[START DATA TO USE]

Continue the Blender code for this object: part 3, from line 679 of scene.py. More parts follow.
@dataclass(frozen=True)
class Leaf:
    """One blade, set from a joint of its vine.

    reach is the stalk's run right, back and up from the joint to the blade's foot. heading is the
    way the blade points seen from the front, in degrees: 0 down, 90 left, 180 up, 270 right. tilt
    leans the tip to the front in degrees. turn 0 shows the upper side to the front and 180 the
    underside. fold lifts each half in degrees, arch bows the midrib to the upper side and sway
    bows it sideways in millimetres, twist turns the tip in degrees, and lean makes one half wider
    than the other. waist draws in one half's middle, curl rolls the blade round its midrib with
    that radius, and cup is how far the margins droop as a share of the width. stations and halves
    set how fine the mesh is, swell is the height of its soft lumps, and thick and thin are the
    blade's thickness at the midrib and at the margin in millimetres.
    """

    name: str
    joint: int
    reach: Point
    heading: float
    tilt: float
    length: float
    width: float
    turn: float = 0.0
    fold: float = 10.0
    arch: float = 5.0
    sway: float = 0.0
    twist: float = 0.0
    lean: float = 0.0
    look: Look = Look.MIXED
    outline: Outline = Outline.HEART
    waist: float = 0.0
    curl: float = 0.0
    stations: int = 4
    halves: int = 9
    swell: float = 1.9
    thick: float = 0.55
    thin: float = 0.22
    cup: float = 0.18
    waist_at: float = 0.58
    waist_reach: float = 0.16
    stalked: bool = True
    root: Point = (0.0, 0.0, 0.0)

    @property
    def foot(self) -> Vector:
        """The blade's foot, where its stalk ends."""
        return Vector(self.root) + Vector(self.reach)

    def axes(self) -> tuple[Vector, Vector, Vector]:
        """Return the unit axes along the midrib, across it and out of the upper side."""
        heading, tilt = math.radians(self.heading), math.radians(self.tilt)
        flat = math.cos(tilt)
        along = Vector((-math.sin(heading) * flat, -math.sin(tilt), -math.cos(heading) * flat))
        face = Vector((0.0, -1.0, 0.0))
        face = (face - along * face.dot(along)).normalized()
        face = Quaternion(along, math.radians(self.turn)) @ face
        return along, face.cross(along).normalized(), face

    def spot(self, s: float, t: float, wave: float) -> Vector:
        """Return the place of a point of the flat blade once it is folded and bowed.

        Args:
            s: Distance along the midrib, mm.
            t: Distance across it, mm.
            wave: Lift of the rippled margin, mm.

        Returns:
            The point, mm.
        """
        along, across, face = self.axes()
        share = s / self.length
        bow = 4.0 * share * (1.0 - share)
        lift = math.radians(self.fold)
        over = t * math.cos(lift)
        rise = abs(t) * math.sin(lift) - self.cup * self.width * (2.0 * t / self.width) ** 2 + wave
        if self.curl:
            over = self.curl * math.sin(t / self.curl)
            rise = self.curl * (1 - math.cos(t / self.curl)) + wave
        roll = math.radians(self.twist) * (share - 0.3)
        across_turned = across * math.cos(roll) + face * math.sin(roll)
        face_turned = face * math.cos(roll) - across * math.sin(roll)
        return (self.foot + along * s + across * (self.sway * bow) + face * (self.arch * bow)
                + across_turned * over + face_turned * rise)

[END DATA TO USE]
[START DATA TO USE]

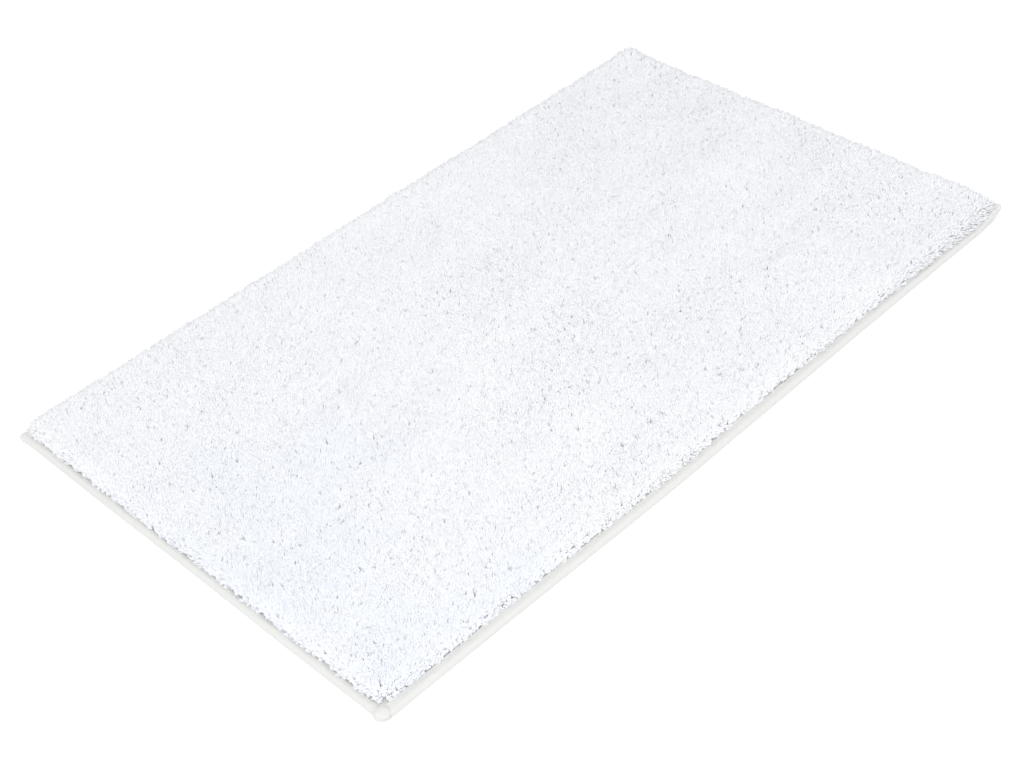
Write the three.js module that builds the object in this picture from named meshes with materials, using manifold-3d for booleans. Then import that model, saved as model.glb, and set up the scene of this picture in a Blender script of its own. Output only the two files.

[END DATA TO USE]

Track down all lines above with the string "scene" and copy them.

TASK RESULT:
Continue the Blender code for this object: part 3, from line 679 of scene.py. More parts follow.
Write the three.js module that builds the object in this picture from named meshes with materials, using manifold-3d for booleans. Then import that model, saved as model.glb, and set up the scene of this picture in a Blender script of its own. Output only the two files.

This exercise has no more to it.